Provided data

###

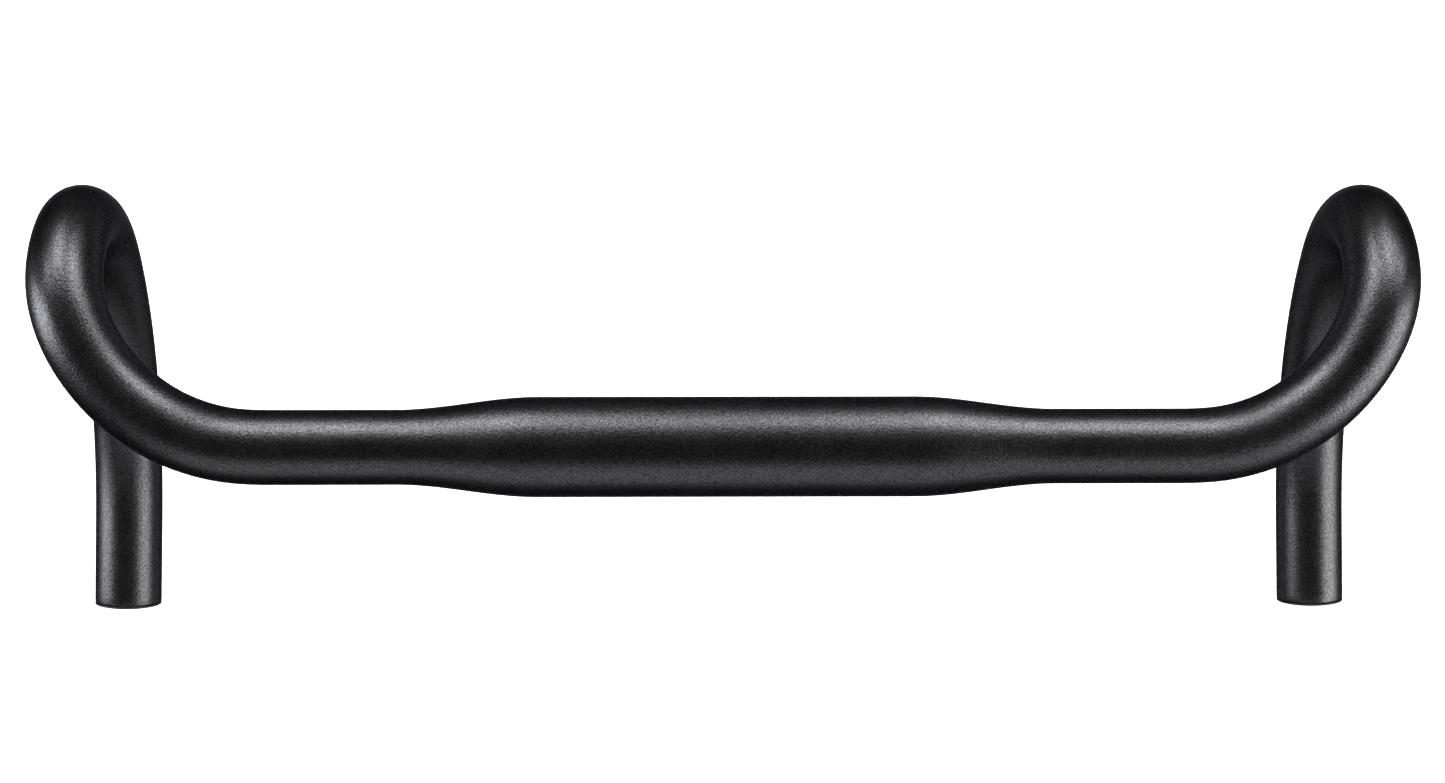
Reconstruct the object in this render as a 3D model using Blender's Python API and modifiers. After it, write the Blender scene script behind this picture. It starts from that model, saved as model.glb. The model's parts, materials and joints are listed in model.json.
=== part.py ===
"""Drop handlebar: one bent, butted tube with an expander plug in each end.

Frame, in metres: the origin is the centre of the stem clamp, +X runs to the right along the tops,
+Y is forward, away from the rider, and +Z is up. Lengths below are in millimetres.
"""

import math

import bmesh
import bpy
from mathutils import Matrix, Vector

MM = 0.001
NAME = "drop_handlebar"
GAP = 0.3

# The tube's section.
TUBE_D = 23.8
CLAMP_D = 31.8
CLAMP_HALF = 60.0
TAPER_END = 104.0
WALL = 1.5
WALL_CLAMP = 2.2
TUBE_BEVEL = 10

# The tube's bends, measured along its centreline from the middle of the clamp.
SWEEP_START = 148.5
SWEEP_R = 61.0
SWEEP_DEG = 87.0
RAMP_DEG = 4.0
HOOK_LEAD = 24.0
HOOK = ((37.5, 86.0), (52.0, 43.5), (130.0, 48.0))
END_STRAIGHT = 33.0
FLARE_DEG = 0.9
EASE = 12.0
STEP = 1.0
TURN_PER_STATION = 7.5

# The plugs, measured outwards from the tube's end face along its axis.
SEGMENTS = 24
FLANGE_T = 0.7
FLANGE_CHAMFER = 0.2
SPIGOT_R = 10.0
SPIGOT_END = -6.0
CLEAR_R = 2.35
COUNTERBORE_R = 3.9
COUNTERBORE_FLOOR = -3.9
HEAD_R = 3.5
HEAD_H = 4.0
SCREW_R = 2.0
SCREW_L = 30.0
SOCKET_AF = 3.0
SOCKET_DEPTH = 2.2
SLEEVE_R = 10.0
SLEEVE_END = -24.0
SLEEVE_BORE_R = 2.6
CONE_START = -11.0
CONE_R0 = 4.5
CONE_R1 = 8.0
SLOT_W = 1.4
SLOT_START = -9.0
WEDGE_TOP = -14.0
WEDGE_EDGE = -26.0
WEDGE_END = -30.0
NUT_AF = 7.0
NUT_H = 3.2

MATERIALS = {
    "anodised_aluminium": ((0.012, 0.012, 0.013), 1.0, 0.42),
    "glass_filled_nylon": ((0.02, 0.02, 0.022), 0.0, 0.5),
    "blackened_steel": ((0.035, 0.035, 0.038), 1.0, 0.38),
    "rubber": ((0.018, 0.018, 0.018), 0.0, 0.8),
    "zinc_plated_steel": ((0.55, 0.55, 0.53), 1.0, 0.3),
}


def eased(s, start, end):
    """The share of a bend that is done at s, with a lead-in and a lead-out."""
    shares = [(s + k * EASE - start) / (end - start) for k in (-0.5, -0.25, 0.0, 0.25, 0.5)]
    return sum(min(max(share, 0.0), 1.0) for share in shares) / len(shares)


def heading(s):
    """The direction of the right half's centreline at s."""
    sweep_end = SWEEP_START + SWEEP_R * math.radians(SWEEP_DEG)
    start = sweep_end - HOOK_LEAD
    hook_start = start
    pitch = RAMP_DEG
    for radius, angle in HOOK:
        end = start + radius * math.radians(angle)
        pitch -= angle * eased(s, start, end)
        start = end
    yaw = SWEEP_DEG * eased(s, SWEEP_START, sweep_end) + FLARE_DEG * eased(s, hook_start, start)
    yaw, pitch = math.radians(yaw), math.radians(pitch)
    return Vector((math.cos(yaw), math.sin(yaw) * math.cos(pitch), math.sin(yaw) * math.sin(pitch)))


def half_length():
    """The length of the right half's centreline."""
    hook = sum(radius * math.radians(angle) for radius, angle in HOOK)
    return SWEEP_START + SWEEP_R * math.radians(SWEEP_DEG) - HOOK_LEAD + hook + END_STRAIGHT


def section(s):
    """The tube's outer radius and wall thickness at s."""
    share = min(max((s - CLAMP_HALF) / (TAPER_END - CLAMP_HALF), 0.0), 1.0)
    share = share * share * (3.0 - 2.0 * share)
    outer = (CLAMP_D + (TUBE_D - CLAMP_D) * share) / 2.0
    return outer, WALL_CLAMP + (WALL - WALL_CLAMP) * share


def stations():
    """The right half's centreline as (s, point), closer together where it bends or tapers."""
    steps = math.ceil((half_length() - TAPER_END) / STEP)
    step = (half_length() - TAPER_END) / steps
    spans = 6
    span = (TAPER_END - CLAMP_HALF) / spans
    found = [(CLAMP_HALF + i * span, Vector((CLAMP_HALF + i * span, 0.0, 0.0))) for i in range(spans + 1)]
    point = found[-1][1].copy()
    last = heading(TAPER_END)
    for i in range(steps):
        s = TAPER_END + i * step
        point += heading(s + step / 2.0) * step
        now = heading(s + step)
        if math.degrees(last.angle(now)) > TURN_PER_STATION:
            found.append((s + step, point.copy()))
            last = now
    if half_length() - found[-1][0] < EASE:
        found.pop()
    found.append((half_length(), point))
    return found


def mirrored(point):
    return Vector((-point.x, point.y, point.z))


def material(name):
    """The material of that name, made at its first use."""
    if name in bpy.data.materials:
        return bpy.data.materials[name]
    colour, metallic, roughness = MATERIALS[name]
    made = bpy.data.materials.new(name)
    made.use_nodes = True
    shader = made.node_tree.nodes["Principled BSDF"]
    shader.inputs["Base Color"].default_value = (*colour, 1.0)
    shader.inputs["Metallic"].default_value = metallic
    shader.inputs["Roughness"].default_value = roughness
    return made


def own_material(node, kind):
    """A copy of a material under the node's own name."""
    made = material(kind).copy()
    made.name = f"{node}_{kind}"
    return made


def collection(name):
    made = bpy.data.collections.new(name)
    bpy.context.scene.collection.children.link(made)
    return made


def swept(name, rows, home):
    """A closed round bar through rows of (point, radius), as a mesh object."""
    curve = bpy.data.curves.new(name, "CURVE")
    curve.dimensions = "3D"
    curve.twist_mode = "MINIMUM"
    curve.bevel_depth = MM
    curve.bevel_resolution = TUBE_BEVEL
    curve.use_fill_caps = True
    spline = curve.splines.new("POLY")
    spline.points.add(len(rows) - 1)
    for vertex, (point, radius) in zip(spline.points, rows):
        vertex.co = (*(point * MM), 1.0)
        vertex.radius = radius
    holder = bpy.data.objects.new(name + "_curve", curve)
    home.objects.link(holder)
    depsgraph = bpy.context.evaluated_depsgraph_get()
    mesh = bpy.data.meshes.new_from_object(holder.evaluated_get(depsgraph))
    mesh.transform(holder.matrix_world)
    bpy.data.objects.remove(holder)
    bm = bmesh.new()
    bm.from_mesh(mesh)
    bmesh.ops.remove_doubles(bm, verts=bm.verts, dist=1e-6)
    bmesh.ops.recalc_face_normals(bm, faces=bm.faces)
    bm.to_mesh(mesh)
    bm.free()
    mesh.name = name
    made = bpy.data.objects.new(name, mesh)
    home.objects.link(made)
    return made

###

Goal
Can you give every line above again, exactly as written?

Solution for this exercise
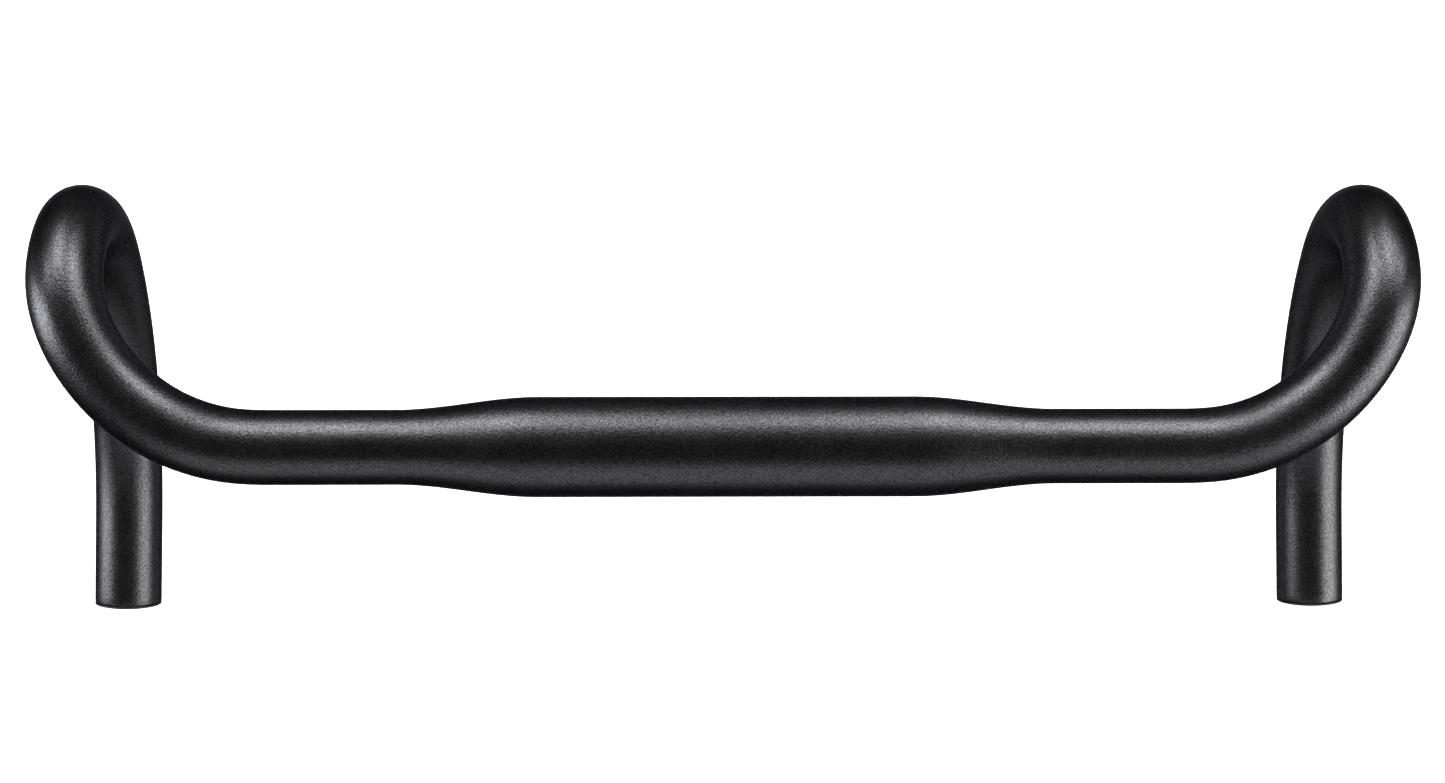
Reconstruct the object in this render as a 3D model using Blender's Python API and modifiers. After it, write the Blender scene script behind this picture. It starts from that model, saved as model.glb. The model's parts, materials and joints are listed in model.json.
=== part.py ===
"""Drop handlebar: one bent, butted tube with an expander plug in each end.

Frame, in metres: the origin is the centre of the stem clamp, +X runs to the right along the tops,
+Y is forward, away from the rider, and +Z is up. Lengths below are in millimetres.
"""

import math

import bmesh
import bpy
from mathutils import Matrix, Vector

MM = 0.001
NAME = "drop_handlebar"
GAP = 0.3

# The tube's section.
TUBE_D = 23.8
CLAMP_D = 31.8
CLAMP_HALF = 60.0
TAPER_END = 104.0
WALL = 1.5
WALL_CLAMP = 2.2
TUBE_BEVEL = 10

# The tube's bends, measured along its centreline from the middle of the clamp.
SWEEP_START = 148.5
SWEEP_R = 61.0
SWEEP_DEG = 87.0
RAMP_DEG = 4.0
HOOK_LEAD = 24.0
HOOK = ((37.5, 86.0), (52.0, 43.5), (130.0, 48.0))
END_STRAIGHT = 33.0
FLARE_DEG = 0.9
EASE = 12.0
STEP = 1.0
TURN_PER_STATION = 7.5

# The plugs, measured outwards from the tube's end face along its axis.
SEGMENTS = 24
FLANGE_T = 0.7
FLANGE_CHAMFER = 0.2
SPIGOT_R = 10.0
SPIGOT_END = -6.0
CLEAR_R = 2.35
COUNTERBORE_R = 3.9
COUNTERBORE_FLOOR = -3.9
HEAD_R = 3.5
HEAD_H = 4.0
SCREW_R = 2.0
SCREW_L = 30.0
SOCKET_AF = 3.0
SOCKET_DEPTH = 2.2
SLEEVE_R = 10.0
SLEEVE_END = -24.0
SLEEVE_BORE_R = 2.6
CONE_START = -11.0
CONE_R0 = 4.5
CONE_R1 = 8.0
SLOT_W = 1.4
SLOT_START = -9.0
WEDGE_TOP = -14.0
WEDGE_EDGE = -26.0
WEDGE_END = -30.0
NUT_AF = 7.0
NUT_H = 3.2

MATERIALS = {
    "anodised_aluminium": ((0.012, 0.012, 0.013), 1.0, 0.42),
    "glass_filled_nylon": ((0.02, 0.02, 0.022), 0.0, 0.5),
    "blackened_steel": ((0.035, 0.035, 0.038), 1.0, 0.38),
    "rubber": ((0.018, 0.018, 0.018), 0.0, 0.8),
    "zinc_plated_steel": ((0.55, 0.55, 0.53), 1.0, 0.3),
}


def eased(s, start, end):
    """The share of a bend that is done at s, with a lead-in and a lead-out."""
    shares = [(s + k * EASE - start) / (end - start) for k in (-0.5, -0.25, 0.0, 0.25, 0.5)]
    return sum(min(max(share, 0.0), 1.0) for share in shares) / len(shares)


def heading(s):
    """The direction of the right half's centreline at s."""
    sweep_end = SWEEP_START + SWEEP_R * math.radians(SWEEP_DEG)
    start = sweep_end - HOOK_LEAD
    hook_start = start
    pitch = RAMP_DEG
    for radius, angle in HOOK:
        end = start + radius * math.radians(angle)
        pitch -= angle * eased(s, start, end)
        start = end
    yaw = SWEEP_DEG * eased(s, SWEEP_START, sweep_end) + FLARE_DEG * eased(s, hook_start, start)
    yaw, pitch = math.radians(yaw), math.radians(pitch)
    return Vector((math.cos(yaw), math.sin(yaw) * math.cos(pitch), math.sin(yaw) * math.sin(pitch)))


def half_length():
    """The length of the right half's centreline."""
    hook = sum(radius * math.radians(angle) for radius, angle in HOOK)
    return SWEEP_START + SWEEP_R * math.radians(SWEEP_DEG) - HOOK_LEAD + hook + END_STRAIGHT


def section(s):
    """The tube's outer radius and wall thickness at s."""
    share = min(max((s - CLAMP_HALF) / (TAPER_END - CLAMP_HALF), 0.0), 1.0)
    share = share * share * (3.0 - 2.0 * share)
    outer = (CLAMP_D + (TUBE_D - CLAMP_D) * share) / 2.0
    return outer, WALL_CLAMP + (WALL - WALL_CLAMP) * share


def stations():
    """The right half's centreline as (s, point), closer together where it bends or tapers."""
    steps = math.ceil((half_length() - TAPER_END) / STEP)
    step = (half_length() - TAPER_END) / steps
    spans = 6
    span = (TAPER_END - CLAMP_HALF) / spans
    found = [(CLAMP_HALF + i * span, Vector((CLAMP_HALF + i * span, 0.0, 0.0))) for i in range(spans + 1)]
    point = found[-1][1].copy()
    last = heading(TAPER_END)
    for i in range(steps):
        s = TAPER_END + i * step
        point += heading(s + step / 2.0) * step
        now = heading(s + step)
        if math.degrees(last.angle(now)) > TURN_PER_STATION:
            found.append((s + step, point.copy()))
            last = now
    if half_length() - found[-1][0] < EASE:
        found.pop()
    found.append((half_length(), point))
    return found


def mirrored(point):
    return Vector((-point.x, point.y, point.z))


def material(name):
    """The material of that name, made at its first use."""
    if name in bpy.data.materials:
        return bpy.data.materials[name]
    colour, metallic, roughness = MATERIALS[name]
    made = bpy.data.materials.new(name)
    made.use_nodes = True
    shader = made.node_tree.nodes["Principled BSDF"]
    shader.inputs["Base Color"].default_value = (*colour, 1.0)
    shader.inputs["Metallic"].default_value = metallic
    shader.inputs["Roughness"].default_value = roughness
    return made


def own_material(node, kind):
    """A copy of a material under the node's own name."""
    made = material(kind).copy()
    made.name = f"{node}_{kind}"
    return made


def collection(name):
    made = bpy.data.collections.new(name)
    bpy.context.scene.collection.children.link(made)
    return made


def swept(name, rows, home):
    """A closed round bar through rows of (point, radius), as a mesh object."""
    curve = bpy.data.curves.new(name, "CURVE")
    curve.dimensions = "3D"
    curve.twist_mode = "MINIMUM"
    curve.bevel_depth = MM
    curve.bevel_resolution = TUBE_BEVEL
    curve.use_fill_caps = True
    spline = curve.splines.new("POLY")
    spline.points.add(len(rows) - 1)
    for vertex, (point, radius) in zip(spline.points, rows):
        vertex.co = (*(point * MM), 1.0)
        vertex.radius = radius
    holder = bpy.data.objects.new(name + "_curve", curve)
    home.objects.link(holder)
    depsgraph = bpy.context.evaluated_depsgraph_get()
    mesh = bpy.data.meshes.new_from_object(holder.evaluated_get(depsgraph))
    mesh.transform(holder.matrix_world)
    bpy.data.objects.remove(holder)
    bm = bmesh.new()
    bm.from_mesh(mesh)
    bmesh.ops.remove_doubles(bm, verts=bm.verts, dist=1e-6)
    bmesh.ops.recalc_face_normals(bm, faces=bm.faces)
    bm.to_mesh(mesh)
    bm.free()
    mesh.name = name
    made = bpy.data.objects.new(name, mesh)
    home.objects.link(made)
    return made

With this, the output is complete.